Three Black Crows: The bearish counterpart to the Three White Soldiers, this pattern is formed by three consecutive long red candles, signaling strong selling pressure and suggesting the continuation of a downtrend.
Using Candlestick Patterns in Crypto Trading
Candlestick patterns are an effective way to predict market moves, but they should never be used in isolation.

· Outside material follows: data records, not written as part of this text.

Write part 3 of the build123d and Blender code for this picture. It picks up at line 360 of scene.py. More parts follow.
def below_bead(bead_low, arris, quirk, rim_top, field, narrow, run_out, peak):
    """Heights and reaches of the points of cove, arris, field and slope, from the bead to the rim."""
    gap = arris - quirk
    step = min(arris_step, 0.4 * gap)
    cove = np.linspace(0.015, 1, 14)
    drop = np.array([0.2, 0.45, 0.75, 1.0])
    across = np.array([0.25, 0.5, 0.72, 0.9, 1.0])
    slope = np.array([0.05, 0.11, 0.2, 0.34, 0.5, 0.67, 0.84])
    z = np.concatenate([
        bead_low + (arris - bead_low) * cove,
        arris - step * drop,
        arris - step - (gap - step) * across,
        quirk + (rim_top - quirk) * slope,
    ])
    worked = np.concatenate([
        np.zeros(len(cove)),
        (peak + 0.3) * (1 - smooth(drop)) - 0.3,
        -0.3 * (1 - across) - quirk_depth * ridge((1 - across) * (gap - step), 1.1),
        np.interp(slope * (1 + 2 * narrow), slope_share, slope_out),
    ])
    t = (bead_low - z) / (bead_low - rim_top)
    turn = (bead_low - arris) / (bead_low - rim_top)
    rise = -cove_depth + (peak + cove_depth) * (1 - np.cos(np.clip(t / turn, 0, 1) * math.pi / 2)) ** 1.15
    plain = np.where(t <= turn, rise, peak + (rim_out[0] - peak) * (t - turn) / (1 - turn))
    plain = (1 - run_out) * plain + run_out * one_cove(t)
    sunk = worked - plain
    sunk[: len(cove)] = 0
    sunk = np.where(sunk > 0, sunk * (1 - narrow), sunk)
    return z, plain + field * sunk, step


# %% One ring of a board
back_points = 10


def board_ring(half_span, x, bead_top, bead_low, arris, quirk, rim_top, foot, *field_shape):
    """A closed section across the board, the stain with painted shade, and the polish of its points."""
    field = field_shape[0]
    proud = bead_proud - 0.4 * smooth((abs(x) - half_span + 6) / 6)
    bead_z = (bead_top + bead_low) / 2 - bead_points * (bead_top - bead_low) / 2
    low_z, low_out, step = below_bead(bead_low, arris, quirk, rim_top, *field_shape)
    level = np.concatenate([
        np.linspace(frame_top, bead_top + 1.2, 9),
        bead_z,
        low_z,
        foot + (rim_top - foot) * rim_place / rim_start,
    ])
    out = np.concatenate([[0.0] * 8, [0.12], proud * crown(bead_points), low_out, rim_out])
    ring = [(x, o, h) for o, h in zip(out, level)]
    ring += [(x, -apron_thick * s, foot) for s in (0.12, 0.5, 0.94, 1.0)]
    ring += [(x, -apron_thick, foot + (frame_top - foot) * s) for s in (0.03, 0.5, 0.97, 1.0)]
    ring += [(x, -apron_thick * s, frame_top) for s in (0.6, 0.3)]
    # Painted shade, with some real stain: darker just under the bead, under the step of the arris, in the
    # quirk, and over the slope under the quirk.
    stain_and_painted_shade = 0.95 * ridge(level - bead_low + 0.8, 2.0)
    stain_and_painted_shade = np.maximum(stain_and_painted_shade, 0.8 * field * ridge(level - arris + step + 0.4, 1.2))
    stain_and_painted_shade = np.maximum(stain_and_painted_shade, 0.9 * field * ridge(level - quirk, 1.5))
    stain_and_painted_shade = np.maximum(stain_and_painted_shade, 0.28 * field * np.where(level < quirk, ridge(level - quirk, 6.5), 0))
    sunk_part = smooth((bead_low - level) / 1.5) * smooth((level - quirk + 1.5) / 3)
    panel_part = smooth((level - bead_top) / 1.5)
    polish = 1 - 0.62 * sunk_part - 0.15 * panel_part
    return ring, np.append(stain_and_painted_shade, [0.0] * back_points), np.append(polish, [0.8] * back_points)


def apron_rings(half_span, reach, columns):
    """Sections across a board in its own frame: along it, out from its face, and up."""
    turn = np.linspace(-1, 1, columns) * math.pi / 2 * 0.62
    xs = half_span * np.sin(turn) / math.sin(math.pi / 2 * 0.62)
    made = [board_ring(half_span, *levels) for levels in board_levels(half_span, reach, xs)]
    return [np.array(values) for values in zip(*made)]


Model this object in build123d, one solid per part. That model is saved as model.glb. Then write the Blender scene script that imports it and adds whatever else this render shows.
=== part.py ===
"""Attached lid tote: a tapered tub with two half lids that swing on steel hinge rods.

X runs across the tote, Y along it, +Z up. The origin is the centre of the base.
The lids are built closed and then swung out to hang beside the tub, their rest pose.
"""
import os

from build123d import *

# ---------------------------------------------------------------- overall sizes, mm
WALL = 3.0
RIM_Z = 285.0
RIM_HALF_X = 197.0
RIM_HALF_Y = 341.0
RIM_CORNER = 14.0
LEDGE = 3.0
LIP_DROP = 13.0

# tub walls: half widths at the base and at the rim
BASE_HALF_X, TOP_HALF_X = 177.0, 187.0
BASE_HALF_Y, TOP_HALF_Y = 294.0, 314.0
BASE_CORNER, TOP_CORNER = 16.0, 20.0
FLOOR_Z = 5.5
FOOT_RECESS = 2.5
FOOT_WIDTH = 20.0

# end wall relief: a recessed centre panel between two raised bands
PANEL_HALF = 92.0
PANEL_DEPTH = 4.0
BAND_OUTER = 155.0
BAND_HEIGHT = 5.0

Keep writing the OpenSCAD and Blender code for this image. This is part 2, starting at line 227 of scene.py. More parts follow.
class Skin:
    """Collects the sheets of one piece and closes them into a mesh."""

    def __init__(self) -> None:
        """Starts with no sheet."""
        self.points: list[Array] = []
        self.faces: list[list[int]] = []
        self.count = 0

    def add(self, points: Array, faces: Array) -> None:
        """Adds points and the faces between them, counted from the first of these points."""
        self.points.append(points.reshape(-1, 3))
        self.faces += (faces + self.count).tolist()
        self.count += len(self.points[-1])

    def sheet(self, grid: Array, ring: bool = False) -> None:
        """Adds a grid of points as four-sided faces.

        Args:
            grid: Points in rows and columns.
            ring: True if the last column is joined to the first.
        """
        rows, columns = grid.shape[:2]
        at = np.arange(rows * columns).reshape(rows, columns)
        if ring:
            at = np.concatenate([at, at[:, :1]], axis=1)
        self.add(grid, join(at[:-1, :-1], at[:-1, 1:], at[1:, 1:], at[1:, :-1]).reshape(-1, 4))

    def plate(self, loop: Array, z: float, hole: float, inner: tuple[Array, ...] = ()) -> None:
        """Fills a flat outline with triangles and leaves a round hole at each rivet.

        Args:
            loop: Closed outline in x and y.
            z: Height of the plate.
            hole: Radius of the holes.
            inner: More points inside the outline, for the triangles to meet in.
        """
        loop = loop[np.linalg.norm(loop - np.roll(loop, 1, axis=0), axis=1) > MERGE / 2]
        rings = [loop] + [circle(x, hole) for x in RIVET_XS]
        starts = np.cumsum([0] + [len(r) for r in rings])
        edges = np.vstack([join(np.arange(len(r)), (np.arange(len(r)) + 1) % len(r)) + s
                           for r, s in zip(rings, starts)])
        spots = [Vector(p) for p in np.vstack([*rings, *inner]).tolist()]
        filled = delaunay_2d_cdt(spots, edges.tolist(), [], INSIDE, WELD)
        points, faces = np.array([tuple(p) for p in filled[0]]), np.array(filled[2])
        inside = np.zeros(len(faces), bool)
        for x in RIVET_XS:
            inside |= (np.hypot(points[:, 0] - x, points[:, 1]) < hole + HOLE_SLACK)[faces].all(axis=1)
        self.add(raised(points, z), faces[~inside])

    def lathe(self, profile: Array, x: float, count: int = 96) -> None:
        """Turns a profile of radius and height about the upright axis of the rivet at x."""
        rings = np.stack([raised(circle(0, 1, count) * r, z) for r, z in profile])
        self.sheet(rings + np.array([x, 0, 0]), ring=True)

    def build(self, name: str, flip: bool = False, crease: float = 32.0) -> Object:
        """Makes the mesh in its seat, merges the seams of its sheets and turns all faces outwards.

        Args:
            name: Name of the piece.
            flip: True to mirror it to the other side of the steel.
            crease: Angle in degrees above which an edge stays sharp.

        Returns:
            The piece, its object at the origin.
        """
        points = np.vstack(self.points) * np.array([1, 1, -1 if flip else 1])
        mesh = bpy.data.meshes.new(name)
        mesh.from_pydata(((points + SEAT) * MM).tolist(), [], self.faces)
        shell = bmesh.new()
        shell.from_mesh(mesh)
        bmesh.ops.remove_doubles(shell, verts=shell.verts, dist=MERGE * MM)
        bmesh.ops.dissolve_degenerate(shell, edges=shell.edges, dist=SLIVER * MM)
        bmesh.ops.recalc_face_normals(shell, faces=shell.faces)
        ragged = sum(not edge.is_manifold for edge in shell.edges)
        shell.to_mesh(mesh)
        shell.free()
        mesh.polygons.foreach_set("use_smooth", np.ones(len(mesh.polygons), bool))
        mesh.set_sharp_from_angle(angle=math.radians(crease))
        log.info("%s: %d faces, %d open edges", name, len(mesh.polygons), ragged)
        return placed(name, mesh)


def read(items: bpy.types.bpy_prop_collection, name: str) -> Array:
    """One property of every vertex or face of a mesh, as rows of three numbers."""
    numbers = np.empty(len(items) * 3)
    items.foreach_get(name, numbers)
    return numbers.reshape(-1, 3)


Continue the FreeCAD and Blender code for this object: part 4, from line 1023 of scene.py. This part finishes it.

Instead, consider them as part of a broader trading strategy that includes other forms of analysis, such as:
- Volume: Patterns are more significant when accompanied by high trading volumes, as this confirms the strength of the movement.
- Technical Indicators: Tools like moving averages, the Relative Strength Index (RSI), and the Moving Average Convergence Divergence (MACD) can provide additional confirmation of candlestick patterns.
- Support and Resistance Levels: Candlestick patterns that occur near key support or resistance levels are generally more reliable.
For example, a bullish engulfing pattern at a major support level might indicate a stronger reversal than if the pattern appears in the middle of a trend.
Key Takeaways for Crypto Traders
In the fast-paced world of cryptocurrency trading, candlestick patterns offer traders a visual and intuitive way to analyze price action. However, it's important to combine these insights with other forms of technical analysis for more reliable predictions. No single candlestick pattern is foolproof; the context in which the pattern forms and additional confirmation signals are crucial. Always consider market conditions, such as the overall trend and trading volume, before making decisions based on candlestick patterns alone.
Candlestick patterns are just one piece of the trading puzzle, but they can provide powerful clues when interpreted correctly. When used wisely, they can give traders an edge, helping them anticipate price movements and make more informed decisions. For crypto traders, mastering these patterns can significantly enhance both short-term and long-term trading strategies.